● **INSTRUCTIONS FOR THE TASK**
Beginning at the line that contains "bpy.context.view_layer.update()", reproduce every line to the end of the material without changing any of them.

● **DATASET SECTION**
|---|
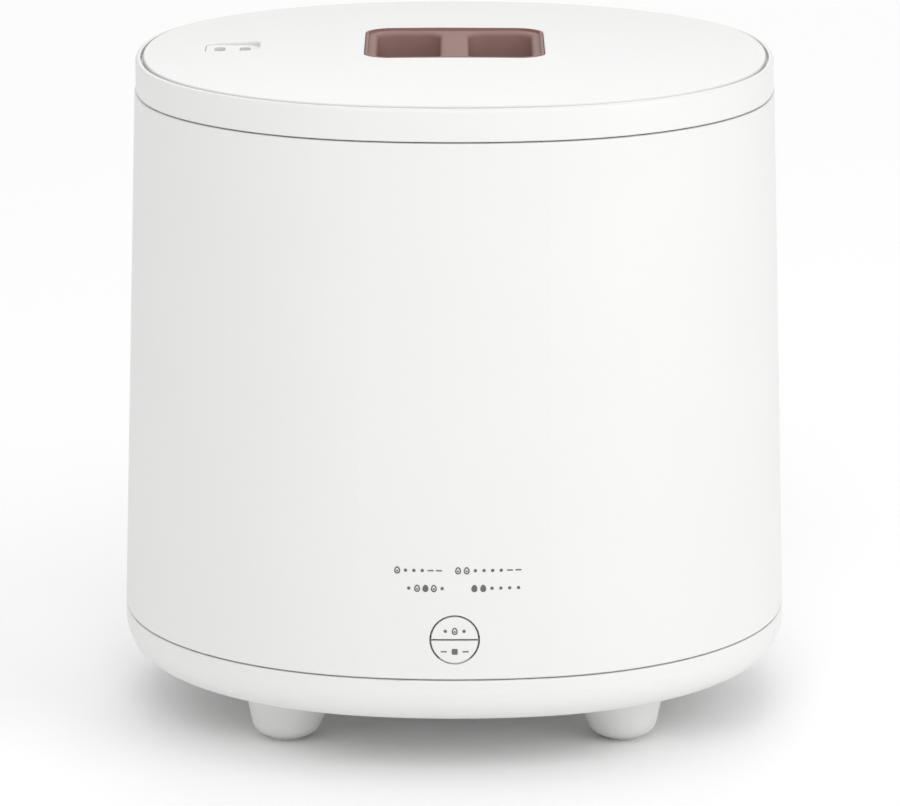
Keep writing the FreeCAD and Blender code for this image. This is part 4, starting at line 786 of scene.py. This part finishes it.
@dataclass
class SeamBands:
    """White bands by the lid seam (a flat sheet) and by the base seam (a strip in the casing's wall)."""

    workshop: Workshop
    set_back: float = 0.28
    width: float = 1.0
    clear: float = 0.04
    wall: float = 2.4
    cut_inset: float = 0.6       # the level cuts, in from the casing's two ends
    same_way: float = 0.9995     # cosine between points that lie in one direction

    def band(self, name: str, cut: float, low: float, high: float) -> None:
        """Make one band that follows the casing's outline at a level cut.

        Args:
            name: The piece's name.
            cut: The height of the cut, in metres.
            low: The level that it is extruded from, in metres.
            high: The level that it is extruded to, in metres.
        """
        band = open_copy(name, "body_shell")
        low, high = low + self.clear * MM, high - self.clear * MM
        bpy.ops.mesh.select_all(action="SELECT")
        bpy.ops.mesh.bisect(plane_co=(0, 0, cut), plane_no=(0, 0, 1), clear_inner=True,
                            clear_outer=True)
        half = max(v.co.x for v in bmesh.from_edit_mesh(band.data).verts)
        choose(band, "VERT", lambda v: self.inside(v.co))
        bpy.ops.mesh.delete(type="VERT")
        bpy.ops.mesh.select_all(action="SELECT")
        bpy.ops.transform.translate(value=(0, 0, low - cut))
        self.shrink(1 - self.set_back * MM / half)
        bpy.ops.mesh.extrude_edges_move(TRANSFORM_OT_translate={"value": (0, 0, high - low)})
        choose(band, "EDGE", lambda e: all(v.co.z > (low + high) / 2 for v in e.verts))
        bpy.ops.mesh.extrude_edges_move()
        self.shrink(1 - self.width * MM / half)
        bpy.ops.mesh.extrude_edges_move(TRANSFORM_OT_translate={"value": (0, 0, low - high)})
        bpy.ops.mesh.select_all(action="SELECT")
        bpy.ops.mesh.select_non_manifold()
        bpy.ops.mesh.bridge_edge_loops()
        bpy.ops.mesh.select_all(action="SELECT")
        bpy.ops.mesh.normals_make_consistent(inside=False)
        deselect()
        self.workshop.deliver(band, "cooker_body", "white_shell")

    def inside(self, point: Vector) -> bool:
        """Tell whether a point of the cut is on the casing's inner face."""
        mesh = bmesh.from_edit_mesh(bpy.context.active_object.data)
        reach = max(v.co.xy.length for v in mesh.verts
                    if v.co.xy.normalized().dot(point.xy.normalized()) > self.same_way)
        return point.xy.length < reach - self.wall / 2 * MM

    def shrink(self, share: float) -> None:
        """Draw what is selected in towards the middle."""
        bpy.ops.transform.resize(value=(share, share, 1), center_override=(0, 0, 0))

    def build(self) -> None:
        """Set one band under the lid and one at the casing's lower end."""
        body_low, body_high = (corner.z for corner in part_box("body_shell"))
        inset = self.cut_inset * MM
        self.band("lid_seam_step", body_high - inset, body_high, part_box("lid_rim")[0].z)
        base_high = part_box("base_shell")[1].z
        self.band("base_seam_step", body_low + inset, base_high, body_low)


# ------------------------------------------------------------------ loose fittings

@dataclass
class LooseFittings:
    """Raised rims on the egg rack, and the rim bead and level rings of the bowl."""

    workshop: Workshop
    hole_radius: float = 16.0
    rim_gap: float = 2.2
    rim_width: float = 0.8
    rim_height: float = 0.7
    bead: float = 0.6
    level_width: float = 0.45
    sink: float = 0.15

    def ring(self, name: str, centre: tuple[float, float, float], radius: float, wide: float,
             tall: float) -> bpy.types.Object:
        """Make one lying ring with an oval section.

        Args:
            name: The ring's name.
            centre: Its middle, in metres.
            radius: Its radius, in metres.
            wide: Half of its section's width, in millimetres.
            tall: Half of its section's height, in millimetres.

        Returns:
            The ring, in object mode.
        """
        deselect()
        bpy.ops.mesh.primitive_torus_add(major_radius=radius, minor_radius=wide * MM,
                                         major_segments=96, minor_segments=12, location=centre)
        ring = start(name)
        bpy.ops.mesh.select_all(action="SELECT")
        bpy.ops.transform.resize(value=(1, 1, tall / wide), center_override=centre)
        deselect()
        return ring

    def rack_rims(self) -> None:
        """Raise a rounded rim round each of the six egg holes."""
        plate = max(v.co.z for v in frame["nodes"]["egg_rack"].data.vertices
                    if v.co.xy.length > 2 * self.hole_radius * MM)
        radius = (self.hole_radius + self.rim_gap) * MM
        rims = []
        for space in frame["record"]["physics"]["openings"]:
            if space["name"].startswith("egg_hole"):
                middle = sum((Vector(corner) for corner in space["box_m"]), Vector()) / 2
                rims.append(self.ring("rim", (middle.x, middle.y, plate), radius,
                                      self.rim_width, self.rim_height))
        self.workshop.deliver(join("rack_hole_rims", rims), "egg_rack", "rack_plastic")

    def wall_radius(self, height: float) -> float:
        """Find the radius of the bowl's inner wall at a height, both in metres."""
        inner = sorted((v.co.z, v.co.xy.length)
                       for v in frame["nodes"]["steaming_bowl"].data.vertices)
        rims = [point for point in inner if point[0] > inner[-1][0] - 0.1 * MM]
        mouth = min(rims, key=lambda point: point[1])
        floor = max((p for p in inner if p[0] < inner[0][0] + 5 * MM), key=lambda p: p[1])
        share = (height - floor[0]) / (mouth[0] - floor[0])
        return floor[1] + (mouth[1] - floor[1]) * share

    def bowl_rings(self) -> None:
        """Bead the bowl's rim and raise three level rings inside its wall."""
        low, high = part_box("steaming_bowl")
        bead = self.ring("bowl_rim_bead", (0, 0, high.z - self.bead * MM / 2),
                         high.x - self.bead * MM, self.bead, self.bead)
        self.workshop.deliver(bead, "steaming_bowl", "bowl_plastic")
        rings = []
        for share in (0.45, 0.62, 0.79):
            height = low.z + (high.z - low.z) * share
            radius = self.wall_radius(height) - self.sink * MM
            rings.append(self.ring("level", (0, 0, height), radius, self.level_width,
                                   self.level_width))
        self.workshop.deliver(join("bowl_level_rings", rings), "steaming_bowl", "bowl_plastic")

    def build(self) -> None:
        """Model the rack's rims and the bowl's rings."""
        self.rack_rims()
        self.bowl_rings()


# ------------------------------------------------------------------ studio

@dataclass
class Studio:
    """A pale floor, soft light from the right and front, and the camera."""

    floor_half: float = 4000.0
    elevation: float = 13.3
    distance: float = 1475.0
    aim: tuple[float, float, float] = (-1.18, 0.0, 78.9)
    lens: float = 222.4

    def floor(self) -> None:
        """Lay the floor that the legs stand on."""
        deselect()
        bpy.ops.mesh.primitive_plane_add(size=2 * self.floor_half * MM)
        floor = start("floor")
        bpy.ops.mesh.subdivide(number_cuts=3)
        bpy.ops.object.mode_set(mode="OBJECT")
        finish = Finish("matt_white_paper", "#fefefe", 0.9)
        tree, shader, place = finish.blank(Specular_IOR_Level=0.15)
        fibre = finish.noise(tree, place, 4.0)
        finish.relief(tree, shader, fibre.outputs["Fac"], 0.01)
        floor.data.materials.append(bpy.data.materials[finish.name])
        floor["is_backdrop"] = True

    def soft_box(self, name: str, place: tuple[float, float, float], size: float,
                 watts: float) -> None:
        """Hang one square soft light that faces the middle of the object.

        Args:
            name: The light's name.
            place: Where it hangs, in millimetres.
            size: Its side, in millimetres.
            watts: Its power.
        """
        light = bpy.data.lights.new(name, "AREA")
        light.size = size * MM
        light.energy = watts
        holder = bpy.data.objects.new(name, light)
        bpy.context.scene.collection.objects.link(holder)
        holder.location = Vector(place) * MM
        aim = Vector((0, 0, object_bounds()[1].z / 2)) - holder.location
        holder.rotation_euler = aim.to_track_quat("-Z", "Y").to_euler()

    def lights(self) -> None:
        """Light the room evenly and add the key light and a weak fill."""
        scene = bpy.context.scene
        world = bpy.data.worlds.new("studio_room")
        world.use_nodes = True
        room = world.node_tree.nodes["Background"]
        room.inputs["Color"].default_value = linear("#ffffff")
        room.inputs["Strength"].default_value = 0.7
        scene.world = world
        scene.view_settings.view_transform = "Standard"
        self.soft_box("key_light", (1500, -900, 900), 1500, 9.5)
        self.soft_box("front_fill", (-150, -1700, 1500), 1200, 10.5)
        self.soft_box("top_light", (0, 200, 2300), 1400, 3.2)
        self.soft_box("back_wash", (0, 2600, 1900), 1600, 14)

    def camera(self) -> None:
        """Stand the camera in front of the keys, a little above the lid."""
        data = bpy.data.cameras.new("studio_camera")
        data.lens = self.lens
        data.clip_end = 20.0
        camera = bpy.data.objects.new("studio_camera", data)
        bpy.context.scene.collection.objects.link(camera)
        lift = math.radians(self.elevation)
        back = Vector((0, -math.cos(lift), math.sin(lift)))
        camera.location = Vector(self.aim) * MM + back * self.distance * MM
        camera.rotation_euler = (-back).to_track_quat("-Z", "Y").to_euler()
        bpy.context.scene.camera = camera

    def build(self) -> None:
        """Set up the floor, the lights and the camera."""
        self.floor()
        self.lights()
        self.camera()


def main() -> None:
    """Dress the frame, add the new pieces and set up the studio."""
    logging.basicConfig(level=logging.INFO, format="%(message)s")
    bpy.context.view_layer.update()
    workshop = Workshop()
    workshop.dress_frame()
    FrontSigns(workshop).build()
    FootTreads(workshop).build()
    LidDetails(workshop).build()
    SeamBands(workshop).build()
    LooseFittings(workshop).build()
    Studio().build()


if __name__ == "__main__":
    main()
|---|
● **ANSWER TO THIS TASK**
    bpy.context.view_layer.update()
    workshop = Workshop()
    workshop.dress_frame()
    FrontSigns(workshop).build()
    FootTreads(workshop).build()
    LidDetails(workshop).build()
    SeamBands(workshop).build()
    LooseFittings(workshop).build()
    Studio().build()


if __name__ == "__main__":
    main()